Awkward Moments Are Lessons Learned for the Understudy
As he stood behind center last night, scanning the line of scrimmage, the names and numbers glaring back were eerily unfamiliar. The security that comes with operating behind No. 60 Samuels, No. 61 Rabach and No. 77 Thomas, was, well, a luxury for someone else to enjoy. And Todd Collins's evening figured to grow a bit more peculiar.
The veteran backup quarterback, the toast of the town as recently as January, is now a work in progress. And with his second-string status behind Jason Campbell comes certain occupational hazards, such as relying on a preponderance of novice linemen to keep his 36-year-old legs planted firmly on the ground against the Buffalo Bills in a preseason game at FedEx Field.
No longer the prized pupil of the Redskins' offense -- Collins had spent eight years mastering former offensive coordinator Al Saunders's infinite playbook -- he is feeling his way through Coach Jim Zorn's system, same as everyone else. It's an inherently awkward process: Collins bristled at some of Zorn's unorthodox drills and teaching tools this offseason, team sources said, and struggled in the opening weeks of training camp.
Those uncomfortable moments -- the errant passes, the miscommunication with young receivers -- have played out in relative privacy, with Collins's public image still buttressed by his performance in leading the Redskins, 17-14 victors last night, to four straight wins and a playoff berth last season. But on these summer evenings all is on display, and the growing pains are apparent.
In Zorn's perfect world, Campbell would blossom over 16 games, retaining his starting job with ease, and Collins would be a handsomely compensated insurance policy. But that's not the reality of the NFL. Chances are, Collins, entering his 14th season, will be called upon at some point -- whether for a play or a quarter or weeks on end -- and with only rookies behind him on the depth chart, Collins's adjustment to the West Coast offense bears monitoring.
While Collins's stat line from last Sunday's game reads as if Saunders was still pulling the strings (5 of 6 for 32 yards), he held the ball too long at times, absorbed two sacks and evoked no memories of 2007.
Last night Collins played the second quarter, and guys like Justin Geisinger, Tavares Washington and Devin Clark were blocking for him. With tackles Todd Wade and Stephon Heyer injured, guard Jason Fabini was the only lineman with any real NFL experience on the second-string line. But the unit overcame its lack of cohesion and savvy and Collins, despite his general immobility, was not hurried.
Collins's two drives provided flashes of what he does best -- he was cool in the pocket, able to find secondary targets -- but was hardly seamless. He engineered an eight play, 65-yard touchdown drive, capped by a 12-yard toss to tailback Ladell Betts, though twice Washington had to burn timeouts on the march, leaving the Redskins out of timeouts with 10 minutes still left in the half.

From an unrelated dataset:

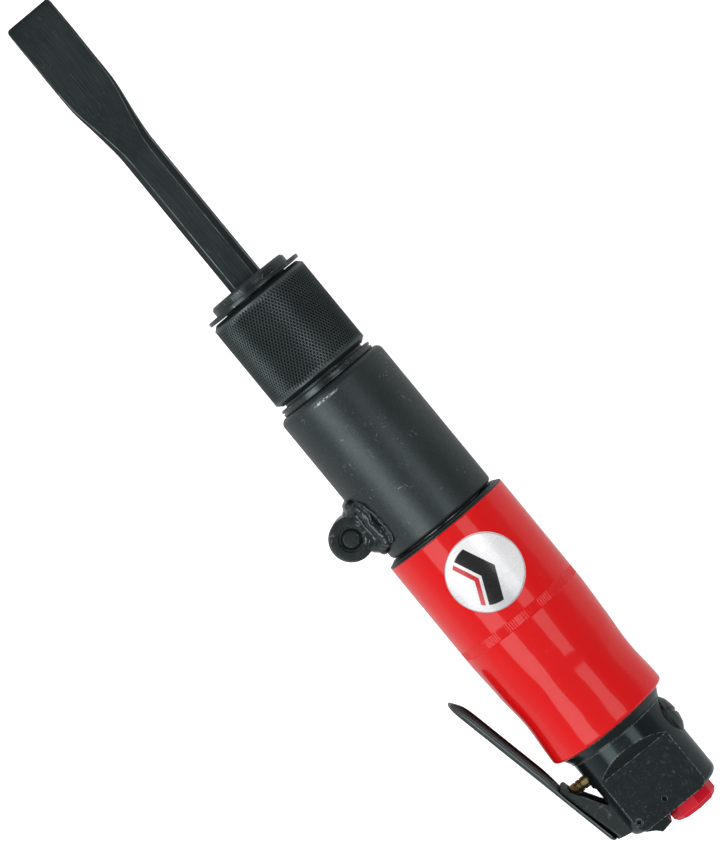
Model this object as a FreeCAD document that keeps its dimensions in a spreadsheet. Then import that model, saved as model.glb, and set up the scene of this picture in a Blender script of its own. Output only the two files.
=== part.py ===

"One time I got the play in late to Todd," Zorn said, "and the other time we had some confusion as to who was in the personnel group."
Collins returned in the two-minute offense and was intercepted, which led to a score. Two receivers hovered in the vicinity of the pass, but the ball sailed over the head of Maurice Mann; Billy McMullen was five yards deeper downfield and was the intended target, Zorn said. But McMullen cut inside and the ball tailed outside, to Buffalo's Ashton Youboty.
"It might have been misfired, or there may have been a little confusion," Collins said. "We'll look at it on film." That concession alone is a novelty for Collins after so many years as the embodiment of Saunders's offensive philosophy.
"The ball got a bit away from Todd," said Zorn, candid in evaluating his players. "I was frustrated and I know Todd was frustrated It deeply hurt us, because that's when [the Bills] went in" to tie the score at 14.
Collins and McMullen chatted about the miscue on the sidelines, and the likelihood of that duo having to duplicate that route in the regular season is slight, given all the receivers ahead of McMullen on the depth chart. Collins finished 8 for 11 for 77 yards, and gauging the efficiency of any preseason performance is tricky, especially on second and third teams.
But the idea of any sort of competition between Collins and Campbell -- as posited by some in these parts (but never anyone actually inside Redskins Park) -- already seems foolish, and to give Campbell anything less than a full season to prove his worth marginalizes the future of the franchise.
Likewise, to expect Collins to duplicate last winter's heroics for an extended period of time may be wishful thinking, especially considering the offensive upheaval since then. At this stage of his career, Collins is well suited to a caretaker's role, but asking him to withstand eight, or 10 or 16 weeks of punishment is a gamble few NFL executives would take.
The market spoke this offseason, with Jacksonville Collins's other strongest suitor, and then only as a backup to David Garrard. After going 10 years between starts, then resuscitating his career with a glorious December, there is no shame in playing understudy to Campbell now.